◆ Stored entries:
•••••

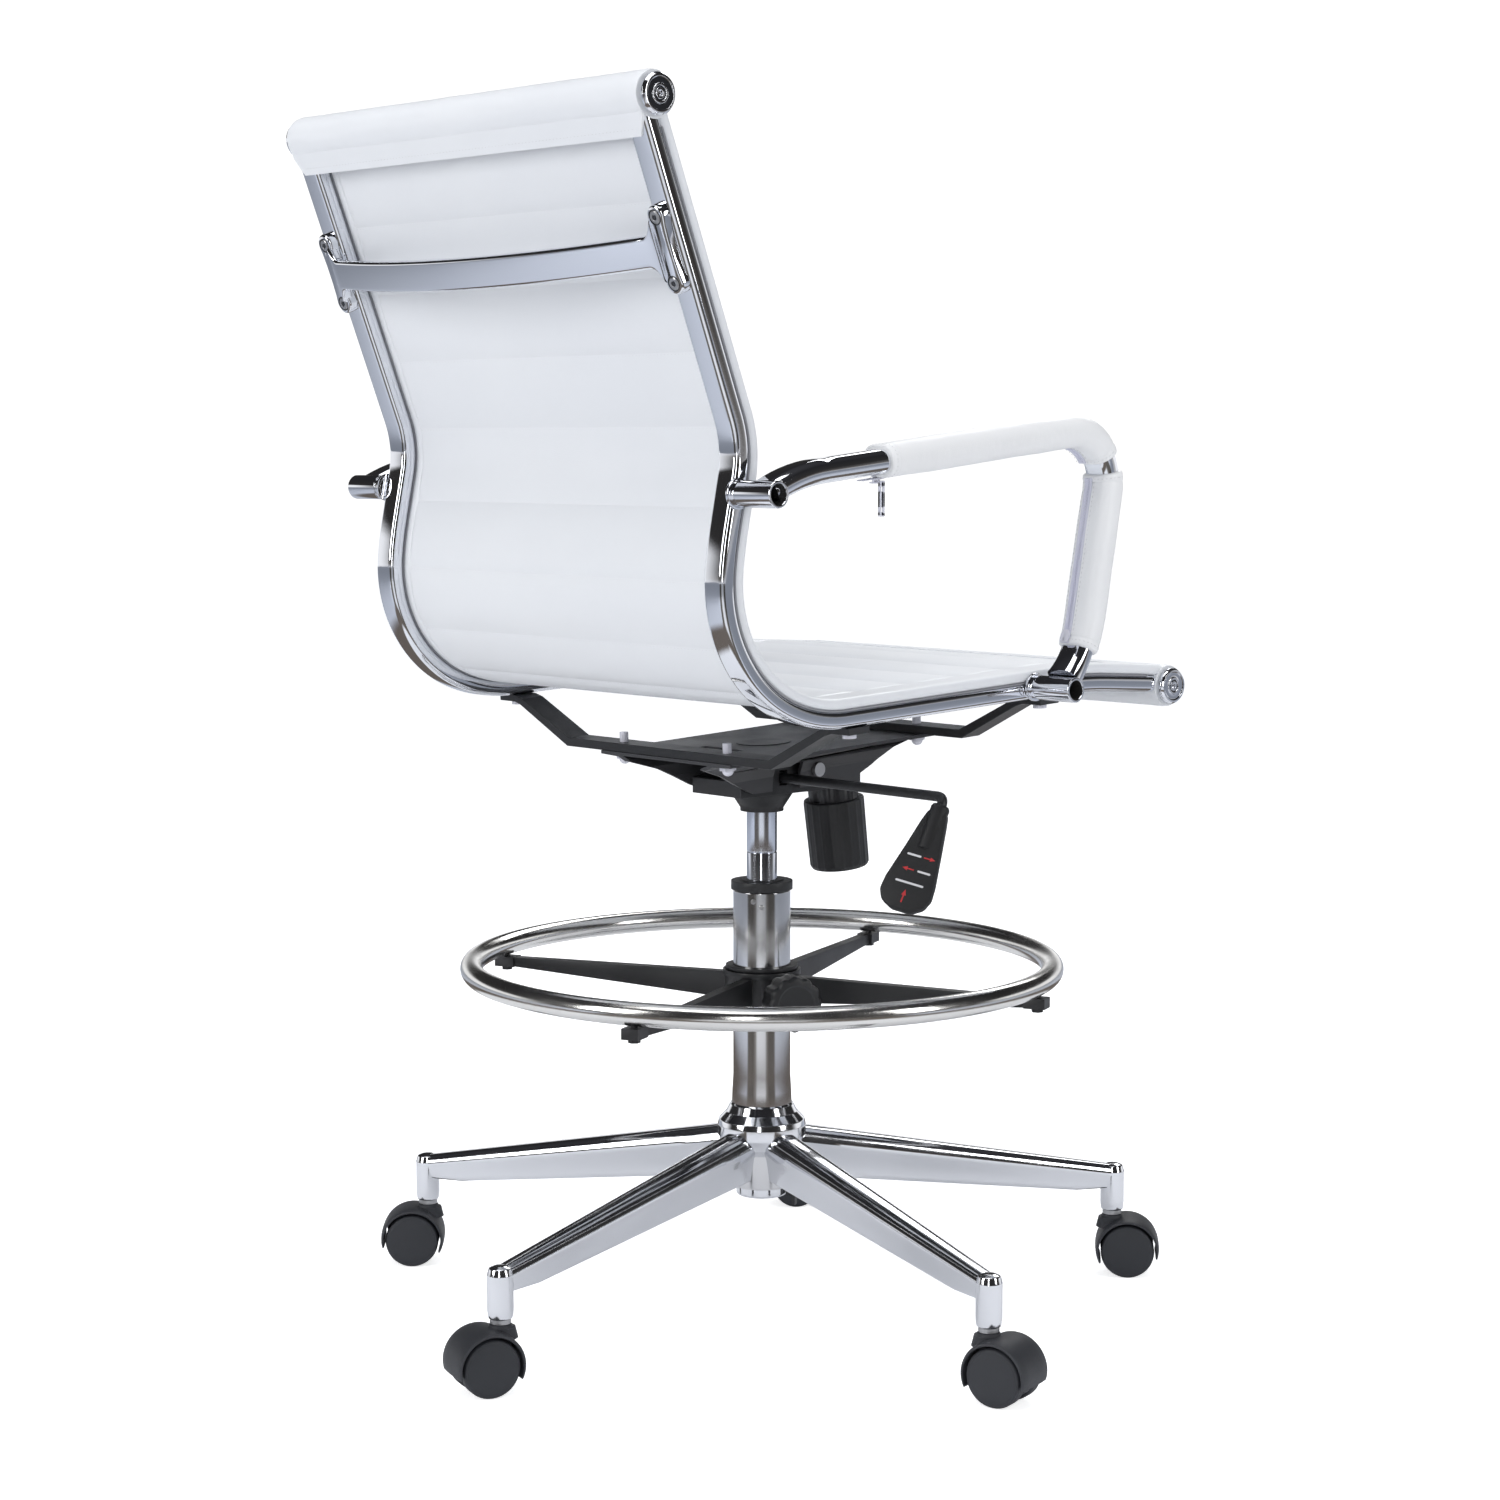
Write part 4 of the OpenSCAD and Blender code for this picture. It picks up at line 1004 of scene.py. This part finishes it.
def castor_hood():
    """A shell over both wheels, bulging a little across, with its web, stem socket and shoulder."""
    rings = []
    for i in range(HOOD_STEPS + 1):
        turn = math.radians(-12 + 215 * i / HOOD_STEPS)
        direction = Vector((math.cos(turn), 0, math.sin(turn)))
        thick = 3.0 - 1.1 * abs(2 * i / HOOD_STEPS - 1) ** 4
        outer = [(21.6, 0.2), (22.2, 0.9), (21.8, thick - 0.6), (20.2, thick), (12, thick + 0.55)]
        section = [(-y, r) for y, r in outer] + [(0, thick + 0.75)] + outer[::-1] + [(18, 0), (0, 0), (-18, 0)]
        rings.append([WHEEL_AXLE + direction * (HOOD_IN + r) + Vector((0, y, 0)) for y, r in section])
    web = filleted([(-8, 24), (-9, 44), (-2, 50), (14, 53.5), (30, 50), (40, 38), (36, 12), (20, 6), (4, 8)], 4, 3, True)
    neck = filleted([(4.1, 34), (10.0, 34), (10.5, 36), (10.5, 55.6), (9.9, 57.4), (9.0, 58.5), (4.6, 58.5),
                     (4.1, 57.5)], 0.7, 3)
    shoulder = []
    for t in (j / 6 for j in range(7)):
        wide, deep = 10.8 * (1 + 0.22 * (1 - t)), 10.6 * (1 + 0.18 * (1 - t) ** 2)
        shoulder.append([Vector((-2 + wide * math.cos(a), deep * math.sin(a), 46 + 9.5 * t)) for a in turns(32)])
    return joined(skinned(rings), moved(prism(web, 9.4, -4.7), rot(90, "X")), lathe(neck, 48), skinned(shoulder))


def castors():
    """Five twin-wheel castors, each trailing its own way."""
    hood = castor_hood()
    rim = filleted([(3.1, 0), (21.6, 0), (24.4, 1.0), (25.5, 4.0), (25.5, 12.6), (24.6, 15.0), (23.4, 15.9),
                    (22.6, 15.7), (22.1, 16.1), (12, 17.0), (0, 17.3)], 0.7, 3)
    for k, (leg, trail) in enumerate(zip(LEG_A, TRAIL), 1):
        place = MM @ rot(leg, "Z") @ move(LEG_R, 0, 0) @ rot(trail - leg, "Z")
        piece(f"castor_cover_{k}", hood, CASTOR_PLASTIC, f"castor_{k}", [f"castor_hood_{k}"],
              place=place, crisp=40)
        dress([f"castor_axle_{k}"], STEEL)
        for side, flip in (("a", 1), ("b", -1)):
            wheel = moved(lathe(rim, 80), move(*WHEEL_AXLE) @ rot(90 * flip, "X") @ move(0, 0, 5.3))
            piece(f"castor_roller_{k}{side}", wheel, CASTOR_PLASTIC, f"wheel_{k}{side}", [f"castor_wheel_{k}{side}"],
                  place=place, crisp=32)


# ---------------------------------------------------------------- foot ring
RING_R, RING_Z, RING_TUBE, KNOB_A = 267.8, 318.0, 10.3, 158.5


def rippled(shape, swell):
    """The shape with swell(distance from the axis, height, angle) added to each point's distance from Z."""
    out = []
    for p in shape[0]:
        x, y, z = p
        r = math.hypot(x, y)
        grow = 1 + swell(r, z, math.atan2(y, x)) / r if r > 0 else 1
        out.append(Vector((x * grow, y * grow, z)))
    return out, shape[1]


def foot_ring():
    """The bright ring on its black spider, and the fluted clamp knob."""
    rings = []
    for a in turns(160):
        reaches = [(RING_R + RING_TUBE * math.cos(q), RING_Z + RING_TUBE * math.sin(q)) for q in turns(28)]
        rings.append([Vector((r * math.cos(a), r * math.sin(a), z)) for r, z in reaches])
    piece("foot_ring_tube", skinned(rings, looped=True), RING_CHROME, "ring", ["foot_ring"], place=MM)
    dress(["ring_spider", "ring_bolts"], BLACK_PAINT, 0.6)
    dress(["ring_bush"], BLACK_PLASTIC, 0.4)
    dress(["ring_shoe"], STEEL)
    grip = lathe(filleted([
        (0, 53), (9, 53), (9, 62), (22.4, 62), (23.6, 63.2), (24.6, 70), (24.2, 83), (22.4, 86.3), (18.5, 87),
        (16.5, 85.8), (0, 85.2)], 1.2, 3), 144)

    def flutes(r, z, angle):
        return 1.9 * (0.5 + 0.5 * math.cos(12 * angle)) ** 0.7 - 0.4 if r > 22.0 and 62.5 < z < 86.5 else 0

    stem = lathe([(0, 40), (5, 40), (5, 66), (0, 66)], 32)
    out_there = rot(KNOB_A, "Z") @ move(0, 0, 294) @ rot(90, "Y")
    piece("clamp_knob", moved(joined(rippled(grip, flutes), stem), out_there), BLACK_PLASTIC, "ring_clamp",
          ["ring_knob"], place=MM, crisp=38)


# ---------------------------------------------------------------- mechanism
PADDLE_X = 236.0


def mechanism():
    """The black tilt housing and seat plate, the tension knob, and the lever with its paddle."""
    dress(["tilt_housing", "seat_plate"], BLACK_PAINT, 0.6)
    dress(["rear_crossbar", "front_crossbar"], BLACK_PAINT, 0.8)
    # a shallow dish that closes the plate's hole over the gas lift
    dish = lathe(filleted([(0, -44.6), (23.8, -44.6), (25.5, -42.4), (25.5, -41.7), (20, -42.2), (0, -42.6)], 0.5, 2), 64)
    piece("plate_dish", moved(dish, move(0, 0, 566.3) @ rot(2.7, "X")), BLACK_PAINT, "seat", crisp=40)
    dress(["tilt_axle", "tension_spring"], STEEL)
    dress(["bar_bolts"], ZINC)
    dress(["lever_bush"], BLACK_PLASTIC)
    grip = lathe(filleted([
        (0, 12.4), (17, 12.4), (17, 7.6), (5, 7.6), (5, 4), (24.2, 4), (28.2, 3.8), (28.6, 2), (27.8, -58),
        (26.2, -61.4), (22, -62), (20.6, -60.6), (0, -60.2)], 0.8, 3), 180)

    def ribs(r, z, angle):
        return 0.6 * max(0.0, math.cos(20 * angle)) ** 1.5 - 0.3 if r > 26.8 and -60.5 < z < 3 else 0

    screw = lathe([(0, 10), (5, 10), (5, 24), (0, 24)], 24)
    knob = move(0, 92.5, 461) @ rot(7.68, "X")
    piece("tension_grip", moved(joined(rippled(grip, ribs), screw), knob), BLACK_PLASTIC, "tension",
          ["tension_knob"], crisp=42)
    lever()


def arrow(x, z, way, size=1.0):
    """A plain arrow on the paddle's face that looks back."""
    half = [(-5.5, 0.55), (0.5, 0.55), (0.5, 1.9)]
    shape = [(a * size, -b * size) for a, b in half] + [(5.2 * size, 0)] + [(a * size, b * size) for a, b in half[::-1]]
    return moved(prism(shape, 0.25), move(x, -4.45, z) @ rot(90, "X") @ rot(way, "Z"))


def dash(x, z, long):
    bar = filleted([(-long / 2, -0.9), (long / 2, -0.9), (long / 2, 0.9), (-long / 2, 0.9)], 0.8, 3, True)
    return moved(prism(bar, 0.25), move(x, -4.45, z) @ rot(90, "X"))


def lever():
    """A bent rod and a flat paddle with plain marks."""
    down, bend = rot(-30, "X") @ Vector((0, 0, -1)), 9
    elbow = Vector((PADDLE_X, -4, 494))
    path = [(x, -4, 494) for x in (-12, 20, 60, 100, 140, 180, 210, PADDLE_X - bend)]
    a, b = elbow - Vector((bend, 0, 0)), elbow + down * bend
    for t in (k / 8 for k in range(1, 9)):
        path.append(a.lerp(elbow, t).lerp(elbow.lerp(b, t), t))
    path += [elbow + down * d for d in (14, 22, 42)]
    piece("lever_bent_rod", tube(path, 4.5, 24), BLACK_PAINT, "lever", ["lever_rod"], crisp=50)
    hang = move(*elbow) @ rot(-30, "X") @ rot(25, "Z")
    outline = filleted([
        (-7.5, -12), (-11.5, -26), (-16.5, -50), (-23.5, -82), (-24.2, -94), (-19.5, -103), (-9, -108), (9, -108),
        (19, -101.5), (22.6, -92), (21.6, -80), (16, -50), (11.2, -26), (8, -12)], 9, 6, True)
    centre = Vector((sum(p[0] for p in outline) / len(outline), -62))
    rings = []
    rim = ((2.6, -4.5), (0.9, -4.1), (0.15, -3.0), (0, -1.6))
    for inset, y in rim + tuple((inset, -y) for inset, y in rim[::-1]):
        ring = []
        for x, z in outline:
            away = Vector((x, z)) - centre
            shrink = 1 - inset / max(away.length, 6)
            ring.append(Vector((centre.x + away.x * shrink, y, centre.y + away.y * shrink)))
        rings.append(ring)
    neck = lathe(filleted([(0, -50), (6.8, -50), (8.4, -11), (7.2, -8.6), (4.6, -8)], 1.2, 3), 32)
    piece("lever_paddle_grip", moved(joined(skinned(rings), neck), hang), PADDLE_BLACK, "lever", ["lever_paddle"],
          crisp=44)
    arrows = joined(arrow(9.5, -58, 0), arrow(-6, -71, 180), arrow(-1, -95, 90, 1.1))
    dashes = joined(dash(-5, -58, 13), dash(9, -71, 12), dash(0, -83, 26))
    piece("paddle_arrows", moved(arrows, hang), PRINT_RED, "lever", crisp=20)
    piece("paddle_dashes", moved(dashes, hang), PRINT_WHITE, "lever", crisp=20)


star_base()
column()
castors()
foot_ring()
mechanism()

•••••

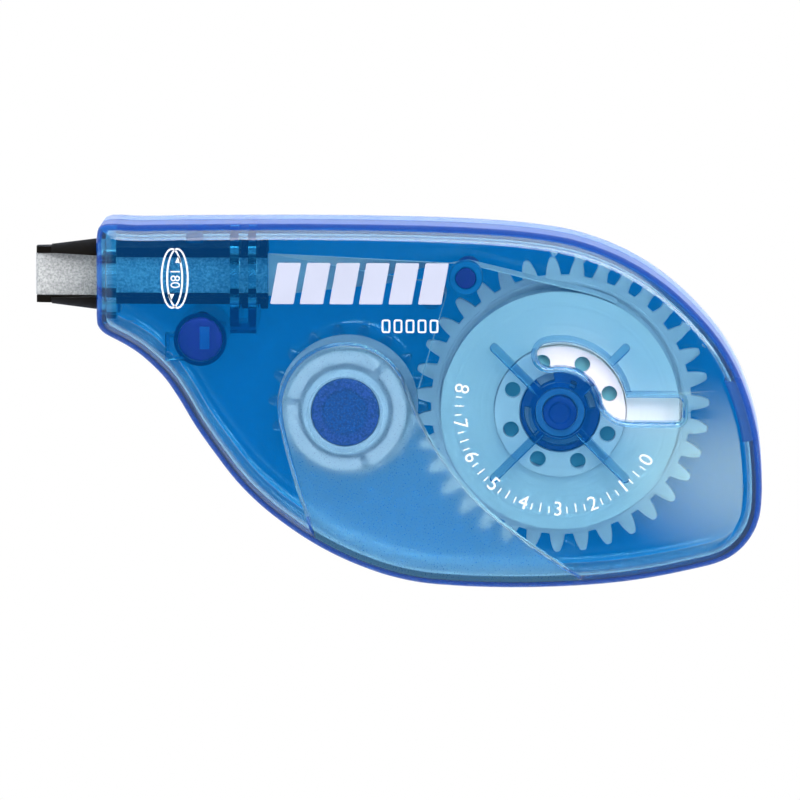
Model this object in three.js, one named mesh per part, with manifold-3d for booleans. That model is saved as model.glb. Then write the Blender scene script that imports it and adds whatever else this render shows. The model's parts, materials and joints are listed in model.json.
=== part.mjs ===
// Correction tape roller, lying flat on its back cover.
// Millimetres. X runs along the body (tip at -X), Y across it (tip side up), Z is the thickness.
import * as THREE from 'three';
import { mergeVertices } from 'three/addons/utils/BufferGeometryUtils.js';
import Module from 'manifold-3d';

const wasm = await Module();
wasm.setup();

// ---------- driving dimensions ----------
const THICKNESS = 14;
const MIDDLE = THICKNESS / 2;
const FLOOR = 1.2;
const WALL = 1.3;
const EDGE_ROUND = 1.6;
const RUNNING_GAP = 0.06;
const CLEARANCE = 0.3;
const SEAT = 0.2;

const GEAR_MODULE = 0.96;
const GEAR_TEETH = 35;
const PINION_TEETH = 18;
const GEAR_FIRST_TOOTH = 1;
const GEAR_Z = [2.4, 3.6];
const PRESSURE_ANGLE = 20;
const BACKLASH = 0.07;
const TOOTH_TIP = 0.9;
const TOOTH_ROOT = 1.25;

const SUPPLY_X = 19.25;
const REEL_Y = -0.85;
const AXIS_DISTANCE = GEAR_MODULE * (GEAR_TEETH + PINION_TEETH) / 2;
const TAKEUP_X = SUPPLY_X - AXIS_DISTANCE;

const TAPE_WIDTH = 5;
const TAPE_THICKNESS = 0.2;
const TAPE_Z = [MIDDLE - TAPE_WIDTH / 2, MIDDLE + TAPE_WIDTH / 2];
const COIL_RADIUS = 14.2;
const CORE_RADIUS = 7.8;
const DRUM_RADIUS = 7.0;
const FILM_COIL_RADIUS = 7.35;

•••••

◆ GIVEN REQUEST: Transcribe the lines above from the one with "Write part 4" through the one with "lathe(neck, 48), skinned(shoulder))". Include both ends and leave out every other line.

◆ COMPLETE ANSWER:
Write part 4 of the OpenSCAD and Blender code for this picture. It picks up at line 1004 of scene.py. This part finishes it.
def castor_hood():
    """A shell over both wheels, bulging a little across, with its web, stem socket and shoulder."""
    rings = []
    for i in range(HOOD_STEPS + 1):
        turn = math.radians(-12 + 215 * i / HOOD_STEPS)
        direction = Vector((math.cos(turn), 0, math.sin(turn)))
        thick = 3.0 - 1.1 * abs(2 * i / HOOD_STEPS - 1) ** 4
        outer = [(21.6, 0.2), (22.2, 0.9), (21.8, thick - 0.6), (20.2, thick), (12, thick + 0.55)]
        section = [(-y, r) for y, r in outer] + [(0, thick + 0.75)] + outer[::-1] + [(18, 0), (0, 0), (-18, 0)]
        rings.append([WHEEL_AXLE + direction * (HOOD_IN + r) + Vector((0, y, 0)) for y, r in section])
    web = filleted([(-8, 24), (-9, 44), (-2, 50), (14, 53.5), (30, 50), (40, 38), (36, 12), (20, 6), (4, 8)], 4, 3, True)
    neck = filleted([(4.1, 34), (10.0, 34), (10.5, 36), (10.5, 55.6), (9.9, 57.4), (9.0, 58.5), (4.6, 58.5),
                     (4.1, 57.5)], 0.7, 3)
    shoulder = []
    for t in (j / 6 for j in range(7)):
        wide, deep = 10.8 * (1 + 0.22 * (1 - t)), 10.6 * (1 + 0.18 * (1 - t) ** 2)
        shoulder.append([Vector((-2 + wide * math.cos(a), deep * math.sin(a), 46 + 9.5 * t)) for a in turns(32)])
    return joined(skinned(rings), moved(prism(web, 9.4, -4.7), rot(90, "X")), lathe(neck, 48), skinned(shoulder))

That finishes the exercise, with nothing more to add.